▶ _EXERCISE_
Pull out the lines from the line containing "Continue the Blender" through the line containing "return paint.finish(colour, 0.85", both lines included, and copy them exactly.
***** SUPPLIED MATERIAL *****
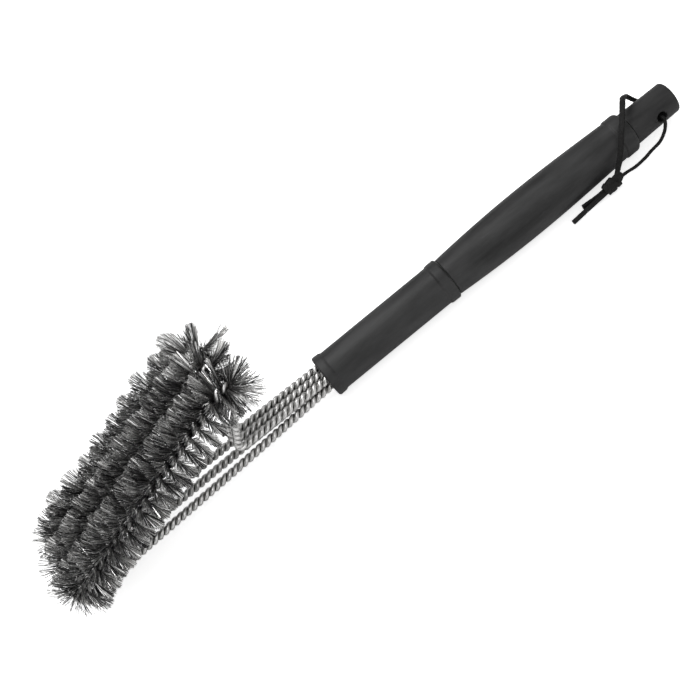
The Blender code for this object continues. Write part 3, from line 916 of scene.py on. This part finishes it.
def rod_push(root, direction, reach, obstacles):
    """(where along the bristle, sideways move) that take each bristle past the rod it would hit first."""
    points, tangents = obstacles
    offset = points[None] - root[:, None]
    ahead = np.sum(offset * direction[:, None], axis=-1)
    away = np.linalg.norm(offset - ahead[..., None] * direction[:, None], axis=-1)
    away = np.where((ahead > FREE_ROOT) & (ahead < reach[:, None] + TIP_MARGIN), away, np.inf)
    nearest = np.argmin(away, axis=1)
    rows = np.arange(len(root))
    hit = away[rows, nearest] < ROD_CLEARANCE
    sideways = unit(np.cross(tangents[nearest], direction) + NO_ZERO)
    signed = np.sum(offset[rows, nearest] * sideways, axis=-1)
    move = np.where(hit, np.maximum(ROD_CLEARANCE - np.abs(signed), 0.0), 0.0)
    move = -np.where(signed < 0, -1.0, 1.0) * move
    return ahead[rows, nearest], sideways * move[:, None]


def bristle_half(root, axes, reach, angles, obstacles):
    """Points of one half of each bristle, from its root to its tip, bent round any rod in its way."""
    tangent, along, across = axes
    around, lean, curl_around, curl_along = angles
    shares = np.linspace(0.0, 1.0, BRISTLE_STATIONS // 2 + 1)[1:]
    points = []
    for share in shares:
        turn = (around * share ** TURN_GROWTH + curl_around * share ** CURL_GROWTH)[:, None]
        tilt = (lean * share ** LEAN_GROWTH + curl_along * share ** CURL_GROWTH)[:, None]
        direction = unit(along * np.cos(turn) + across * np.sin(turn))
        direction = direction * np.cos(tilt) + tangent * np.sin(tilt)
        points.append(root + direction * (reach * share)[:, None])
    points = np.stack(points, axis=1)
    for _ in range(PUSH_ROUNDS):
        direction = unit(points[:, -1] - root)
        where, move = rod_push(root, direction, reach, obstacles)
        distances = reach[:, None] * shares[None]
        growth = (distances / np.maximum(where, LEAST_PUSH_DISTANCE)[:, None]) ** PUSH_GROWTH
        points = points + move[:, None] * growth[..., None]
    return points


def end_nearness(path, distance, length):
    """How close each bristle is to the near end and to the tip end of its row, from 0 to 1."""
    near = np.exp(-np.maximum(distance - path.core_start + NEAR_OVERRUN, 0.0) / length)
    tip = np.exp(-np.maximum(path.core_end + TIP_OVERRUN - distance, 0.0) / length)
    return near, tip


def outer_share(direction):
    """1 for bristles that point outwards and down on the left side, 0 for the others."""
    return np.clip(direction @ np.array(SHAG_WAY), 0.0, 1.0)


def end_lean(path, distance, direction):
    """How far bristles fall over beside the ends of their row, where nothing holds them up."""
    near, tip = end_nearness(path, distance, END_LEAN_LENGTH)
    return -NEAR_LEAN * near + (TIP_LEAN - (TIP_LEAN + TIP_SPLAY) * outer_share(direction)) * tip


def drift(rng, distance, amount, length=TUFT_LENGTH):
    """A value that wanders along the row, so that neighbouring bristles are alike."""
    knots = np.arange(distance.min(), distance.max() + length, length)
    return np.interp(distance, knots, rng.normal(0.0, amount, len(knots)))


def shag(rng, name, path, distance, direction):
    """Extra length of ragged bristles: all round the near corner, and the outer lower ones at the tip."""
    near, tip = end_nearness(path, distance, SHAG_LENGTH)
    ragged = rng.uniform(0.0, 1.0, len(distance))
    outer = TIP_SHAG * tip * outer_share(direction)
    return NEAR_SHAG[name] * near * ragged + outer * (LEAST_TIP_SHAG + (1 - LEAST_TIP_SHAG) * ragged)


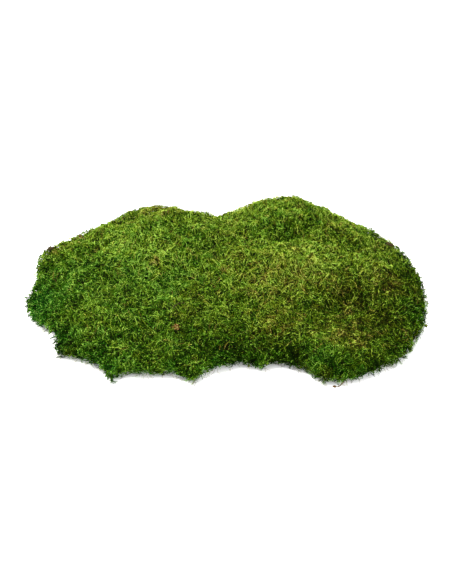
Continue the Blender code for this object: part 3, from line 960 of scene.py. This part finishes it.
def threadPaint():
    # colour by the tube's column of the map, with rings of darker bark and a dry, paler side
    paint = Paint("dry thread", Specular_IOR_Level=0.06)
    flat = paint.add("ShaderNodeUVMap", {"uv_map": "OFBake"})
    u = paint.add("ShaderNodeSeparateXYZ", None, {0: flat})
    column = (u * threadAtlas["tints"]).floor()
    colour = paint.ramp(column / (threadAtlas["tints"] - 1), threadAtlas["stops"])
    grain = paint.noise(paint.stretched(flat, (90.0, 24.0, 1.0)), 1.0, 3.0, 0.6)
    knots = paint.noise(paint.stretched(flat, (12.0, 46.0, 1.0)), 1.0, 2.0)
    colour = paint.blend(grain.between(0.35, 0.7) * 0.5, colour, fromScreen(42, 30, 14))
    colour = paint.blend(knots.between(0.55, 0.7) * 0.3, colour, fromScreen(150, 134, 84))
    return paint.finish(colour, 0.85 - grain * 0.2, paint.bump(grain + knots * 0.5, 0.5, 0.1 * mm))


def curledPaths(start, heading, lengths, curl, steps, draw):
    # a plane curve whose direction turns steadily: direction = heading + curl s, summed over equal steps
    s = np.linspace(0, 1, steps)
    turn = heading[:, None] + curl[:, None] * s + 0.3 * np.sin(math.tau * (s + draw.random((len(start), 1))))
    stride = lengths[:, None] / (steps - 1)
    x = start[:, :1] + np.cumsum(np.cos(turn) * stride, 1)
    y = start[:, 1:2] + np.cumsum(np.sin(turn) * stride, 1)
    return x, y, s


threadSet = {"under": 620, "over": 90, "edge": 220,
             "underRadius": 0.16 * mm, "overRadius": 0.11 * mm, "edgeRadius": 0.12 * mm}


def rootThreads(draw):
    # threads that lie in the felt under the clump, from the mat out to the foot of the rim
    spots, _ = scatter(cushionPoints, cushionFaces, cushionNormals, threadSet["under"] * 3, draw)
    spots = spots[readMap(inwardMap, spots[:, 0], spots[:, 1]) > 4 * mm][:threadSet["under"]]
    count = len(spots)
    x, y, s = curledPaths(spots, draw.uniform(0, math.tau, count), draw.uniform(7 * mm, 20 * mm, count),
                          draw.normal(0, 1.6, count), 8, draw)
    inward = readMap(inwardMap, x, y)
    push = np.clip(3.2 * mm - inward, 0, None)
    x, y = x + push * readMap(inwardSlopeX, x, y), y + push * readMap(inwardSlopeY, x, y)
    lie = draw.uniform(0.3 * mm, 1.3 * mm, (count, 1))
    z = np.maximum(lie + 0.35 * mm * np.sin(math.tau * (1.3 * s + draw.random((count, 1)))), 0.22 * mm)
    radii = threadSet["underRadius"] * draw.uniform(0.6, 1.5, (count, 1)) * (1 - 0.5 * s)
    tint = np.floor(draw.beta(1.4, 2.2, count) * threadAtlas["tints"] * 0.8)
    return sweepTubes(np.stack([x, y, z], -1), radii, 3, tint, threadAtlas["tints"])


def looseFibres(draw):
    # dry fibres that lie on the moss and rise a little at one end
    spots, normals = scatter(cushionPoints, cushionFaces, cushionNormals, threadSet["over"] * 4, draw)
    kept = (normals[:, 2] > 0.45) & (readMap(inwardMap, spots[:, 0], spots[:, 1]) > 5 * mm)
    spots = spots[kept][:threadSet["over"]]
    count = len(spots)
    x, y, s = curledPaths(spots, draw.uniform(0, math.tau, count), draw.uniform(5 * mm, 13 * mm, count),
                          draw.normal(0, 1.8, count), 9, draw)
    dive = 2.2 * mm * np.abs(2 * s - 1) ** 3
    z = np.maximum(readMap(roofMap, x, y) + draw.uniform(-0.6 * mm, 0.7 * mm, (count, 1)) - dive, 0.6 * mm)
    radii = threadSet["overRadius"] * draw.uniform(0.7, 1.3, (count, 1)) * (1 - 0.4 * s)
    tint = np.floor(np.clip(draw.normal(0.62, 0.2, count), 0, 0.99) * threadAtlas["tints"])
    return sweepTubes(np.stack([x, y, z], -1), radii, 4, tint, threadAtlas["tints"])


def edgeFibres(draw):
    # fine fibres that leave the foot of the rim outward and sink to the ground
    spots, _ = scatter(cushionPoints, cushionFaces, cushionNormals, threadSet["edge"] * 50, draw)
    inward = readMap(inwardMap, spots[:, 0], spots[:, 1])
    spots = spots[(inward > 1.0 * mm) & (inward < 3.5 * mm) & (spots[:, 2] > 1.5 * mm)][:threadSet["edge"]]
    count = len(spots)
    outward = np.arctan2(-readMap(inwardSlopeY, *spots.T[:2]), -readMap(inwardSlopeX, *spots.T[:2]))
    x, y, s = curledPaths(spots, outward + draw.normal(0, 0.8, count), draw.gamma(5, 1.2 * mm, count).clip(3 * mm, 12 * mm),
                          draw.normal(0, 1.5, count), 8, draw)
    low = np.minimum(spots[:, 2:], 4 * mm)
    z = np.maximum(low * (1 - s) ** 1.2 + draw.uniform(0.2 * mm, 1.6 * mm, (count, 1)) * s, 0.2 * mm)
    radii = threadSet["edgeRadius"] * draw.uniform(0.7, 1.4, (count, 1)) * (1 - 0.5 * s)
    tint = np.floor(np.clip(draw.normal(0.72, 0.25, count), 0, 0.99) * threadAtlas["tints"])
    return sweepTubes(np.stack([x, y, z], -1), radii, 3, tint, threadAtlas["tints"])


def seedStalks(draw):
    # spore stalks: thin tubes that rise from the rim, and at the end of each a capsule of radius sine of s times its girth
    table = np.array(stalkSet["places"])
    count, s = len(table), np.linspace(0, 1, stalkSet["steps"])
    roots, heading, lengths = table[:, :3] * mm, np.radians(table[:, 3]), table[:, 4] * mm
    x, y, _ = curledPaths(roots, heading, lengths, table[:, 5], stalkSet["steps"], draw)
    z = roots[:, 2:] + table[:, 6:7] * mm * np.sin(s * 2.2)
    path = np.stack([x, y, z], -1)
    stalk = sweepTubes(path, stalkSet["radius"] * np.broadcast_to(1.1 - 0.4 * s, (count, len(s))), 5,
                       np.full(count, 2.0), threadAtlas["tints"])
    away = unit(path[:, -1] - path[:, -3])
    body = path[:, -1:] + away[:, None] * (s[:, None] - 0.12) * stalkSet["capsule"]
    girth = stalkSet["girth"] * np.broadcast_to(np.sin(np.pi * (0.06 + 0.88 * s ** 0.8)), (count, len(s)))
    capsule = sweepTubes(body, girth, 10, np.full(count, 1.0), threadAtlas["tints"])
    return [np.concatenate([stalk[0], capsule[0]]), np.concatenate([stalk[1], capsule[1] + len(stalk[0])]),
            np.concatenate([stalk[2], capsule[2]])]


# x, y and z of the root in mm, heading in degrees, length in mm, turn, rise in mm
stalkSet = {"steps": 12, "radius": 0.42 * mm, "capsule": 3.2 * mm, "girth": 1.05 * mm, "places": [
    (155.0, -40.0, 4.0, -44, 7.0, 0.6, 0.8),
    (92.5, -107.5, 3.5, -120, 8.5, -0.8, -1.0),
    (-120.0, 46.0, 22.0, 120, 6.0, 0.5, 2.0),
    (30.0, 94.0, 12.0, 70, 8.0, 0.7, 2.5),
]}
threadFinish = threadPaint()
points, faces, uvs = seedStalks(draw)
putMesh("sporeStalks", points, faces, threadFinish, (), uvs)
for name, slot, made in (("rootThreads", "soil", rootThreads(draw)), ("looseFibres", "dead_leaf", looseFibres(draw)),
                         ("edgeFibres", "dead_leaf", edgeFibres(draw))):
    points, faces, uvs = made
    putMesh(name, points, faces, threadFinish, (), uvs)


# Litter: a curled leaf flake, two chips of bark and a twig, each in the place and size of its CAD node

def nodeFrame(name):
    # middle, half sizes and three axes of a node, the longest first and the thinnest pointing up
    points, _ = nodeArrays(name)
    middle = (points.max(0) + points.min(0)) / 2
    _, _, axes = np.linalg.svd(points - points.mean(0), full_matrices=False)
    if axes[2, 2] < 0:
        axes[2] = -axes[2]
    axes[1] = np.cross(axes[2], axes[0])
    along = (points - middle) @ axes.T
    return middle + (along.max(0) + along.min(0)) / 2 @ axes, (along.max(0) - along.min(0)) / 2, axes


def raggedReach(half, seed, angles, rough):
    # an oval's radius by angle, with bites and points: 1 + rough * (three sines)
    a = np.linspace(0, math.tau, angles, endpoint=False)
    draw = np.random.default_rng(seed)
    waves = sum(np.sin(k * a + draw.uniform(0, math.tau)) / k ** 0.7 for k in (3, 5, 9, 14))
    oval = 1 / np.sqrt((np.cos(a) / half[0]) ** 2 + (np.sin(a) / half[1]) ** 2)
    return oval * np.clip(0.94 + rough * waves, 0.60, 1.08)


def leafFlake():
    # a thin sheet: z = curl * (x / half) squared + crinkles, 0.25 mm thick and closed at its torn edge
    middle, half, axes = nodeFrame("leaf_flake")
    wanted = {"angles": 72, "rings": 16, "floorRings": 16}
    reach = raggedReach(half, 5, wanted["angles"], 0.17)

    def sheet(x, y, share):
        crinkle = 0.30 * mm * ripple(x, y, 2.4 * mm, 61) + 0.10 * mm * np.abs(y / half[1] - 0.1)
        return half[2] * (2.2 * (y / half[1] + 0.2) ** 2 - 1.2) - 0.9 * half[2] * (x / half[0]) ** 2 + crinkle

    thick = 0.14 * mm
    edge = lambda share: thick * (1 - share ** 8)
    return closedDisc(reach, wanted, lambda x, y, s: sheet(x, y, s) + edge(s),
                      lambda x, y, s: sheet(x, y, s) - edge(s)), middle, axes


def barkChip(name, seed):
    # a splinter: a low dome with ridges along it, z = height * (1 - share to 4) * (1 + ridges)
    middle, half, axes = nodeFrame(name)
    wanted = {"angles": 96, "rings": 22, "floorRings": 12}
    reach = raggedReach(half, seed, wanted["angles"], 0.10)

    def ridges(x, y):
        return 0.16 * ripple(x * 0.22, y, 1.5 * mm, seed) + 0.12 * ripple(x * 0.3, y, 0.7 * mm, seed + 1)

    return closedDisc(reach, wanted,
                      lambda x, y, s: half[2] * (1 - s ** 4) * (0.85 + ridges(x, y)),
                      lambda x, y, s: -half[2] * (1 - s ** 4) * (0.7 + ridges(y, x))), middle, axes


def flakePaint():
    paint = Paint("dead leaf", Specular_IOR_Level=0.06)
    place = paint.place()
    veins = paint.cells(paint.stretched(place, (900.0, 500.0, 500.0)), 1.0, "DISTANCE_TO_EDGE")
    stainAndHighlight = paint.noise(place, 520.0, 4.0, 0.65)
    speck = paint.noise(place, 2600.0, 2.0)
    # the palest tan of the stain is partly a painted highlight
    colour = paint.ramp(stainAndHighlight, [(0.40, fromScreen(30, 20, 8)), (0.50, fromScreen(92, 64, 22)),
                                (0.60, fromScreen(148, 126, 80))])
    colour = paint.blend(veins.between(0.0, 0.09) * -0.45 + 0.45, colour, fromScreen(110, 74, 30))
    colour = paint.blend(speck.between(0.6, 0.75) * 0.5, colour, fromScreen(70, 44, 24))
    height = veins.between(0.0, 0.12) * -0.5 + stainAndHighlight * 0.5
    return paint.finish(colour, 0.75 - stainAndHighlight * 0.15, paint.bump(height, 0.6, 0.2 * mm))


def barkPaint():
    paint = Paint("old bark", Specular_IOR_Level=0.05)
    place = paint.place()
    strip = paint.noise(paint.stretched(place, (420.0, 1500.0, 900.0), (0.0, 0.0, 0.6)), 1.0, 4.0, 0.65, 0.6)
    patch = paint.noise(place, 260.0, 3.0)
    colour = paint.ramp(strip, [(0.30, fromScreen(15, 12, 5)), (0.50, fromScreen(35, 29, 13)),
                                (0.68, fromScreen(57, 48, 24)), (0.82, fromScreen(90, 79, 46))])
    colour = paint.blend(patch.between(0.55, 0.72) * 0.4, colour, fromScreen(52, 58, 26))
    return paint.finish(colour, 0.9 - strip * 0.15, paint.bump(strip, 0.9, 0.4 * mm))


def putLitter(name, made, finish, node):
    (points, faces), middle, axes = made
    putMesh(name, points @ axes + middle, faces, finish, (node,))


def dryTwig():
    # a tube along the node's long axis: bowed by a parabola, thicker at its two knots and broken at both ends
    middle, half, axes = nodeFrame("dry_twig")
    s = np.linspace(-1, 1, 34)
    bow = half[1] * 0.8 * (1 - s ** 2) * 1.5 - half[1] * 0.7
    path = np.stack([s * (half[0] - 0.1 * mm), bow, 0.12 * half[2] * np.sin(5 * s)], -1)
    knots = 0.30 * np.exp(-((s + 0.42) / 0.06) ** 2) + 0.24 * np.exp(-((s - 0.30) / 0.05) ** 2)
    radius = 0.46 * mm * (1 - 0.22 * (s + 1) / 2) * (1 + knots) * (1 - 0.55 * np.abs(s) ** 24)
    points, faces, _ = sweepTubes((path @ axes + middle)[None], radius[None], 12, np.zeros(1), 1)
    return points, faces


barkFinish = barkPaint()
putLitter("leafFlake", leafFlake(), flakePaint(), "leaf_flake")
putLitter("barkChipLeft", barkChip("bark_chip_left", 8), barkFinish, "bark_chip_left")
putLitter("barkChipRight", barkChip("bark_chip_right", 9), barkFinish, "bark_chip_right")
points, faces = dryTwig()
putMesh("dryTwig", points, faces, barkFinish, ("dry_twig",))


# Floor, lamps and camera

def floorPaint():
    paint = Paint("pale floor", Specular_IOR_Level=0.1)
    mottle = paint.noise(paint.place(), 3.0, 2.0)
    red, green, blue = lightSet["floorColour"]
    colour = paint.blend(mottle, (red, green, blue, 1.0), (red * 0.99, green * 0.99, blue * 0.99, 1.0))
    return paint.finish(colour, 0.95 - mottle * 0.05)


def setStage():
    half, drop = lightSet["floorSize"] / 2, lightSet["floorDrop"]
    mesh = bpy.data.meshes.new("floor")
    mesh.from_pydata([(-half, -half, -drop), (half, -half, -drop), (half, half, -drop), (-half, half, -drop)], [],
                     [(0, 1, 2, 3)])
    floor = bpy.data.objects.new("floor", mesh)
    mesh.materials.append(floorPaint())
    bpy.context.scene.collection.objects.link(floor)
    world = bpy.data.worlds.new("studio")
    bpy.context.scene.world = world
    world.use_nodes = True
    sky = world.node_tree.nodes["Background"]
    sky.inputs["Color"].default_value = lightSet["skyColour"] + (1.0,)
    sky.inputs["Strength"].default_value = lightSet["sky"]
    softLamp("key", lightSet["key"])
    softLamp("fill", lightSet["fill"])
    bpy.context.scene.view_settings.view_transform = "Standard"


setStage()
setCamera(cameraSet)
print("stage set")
*****
▶ _EXPECTED ANSWER_
Continue the Blender code for this object: part 3, from line 960 of scene.py. This part finishes it.
def threadPaint():
    # colour by the tube's column of the map, with rings of darker bark and a dry, paler side
    paint = Paint("dry thread", Specular_IOR_Level=0.06)
    flat = paint.add("ShaderNodeUVMap", {"uv_map": "OFBake"})
    u = paint.add("ShaderNodeSeparateXYZ", None, {0: flat})
    column = (u * threadAtlas["tints"]).floor()
    colour = paint.ramp(column / (threadAtlas["tints"] - 1), threadAtlas["stops"])
    grain = paint.noise(paint.stretched(flat, (90.0, 24.0, 1.0)), 1.0, 3.0, 0.6)
    knots = paint.noise(paint.stretched(flat, (12.0, 46.0, 1.0)), 1.0, 2.0)
    colour = paint.blend(grain.between(0.35, 0.7) * 0.5, colour, fromScreen(42, 30, 14))
    colour = paint.blend(knots.between(0.55, 0.7) * 0.3, colour, fromScreen(150, 134, 84))
    return paint.finish(colour, 0.85 - grain * 0.2, paint.bump(grain + knots * 0.5, 0.5, 0.1 * mm))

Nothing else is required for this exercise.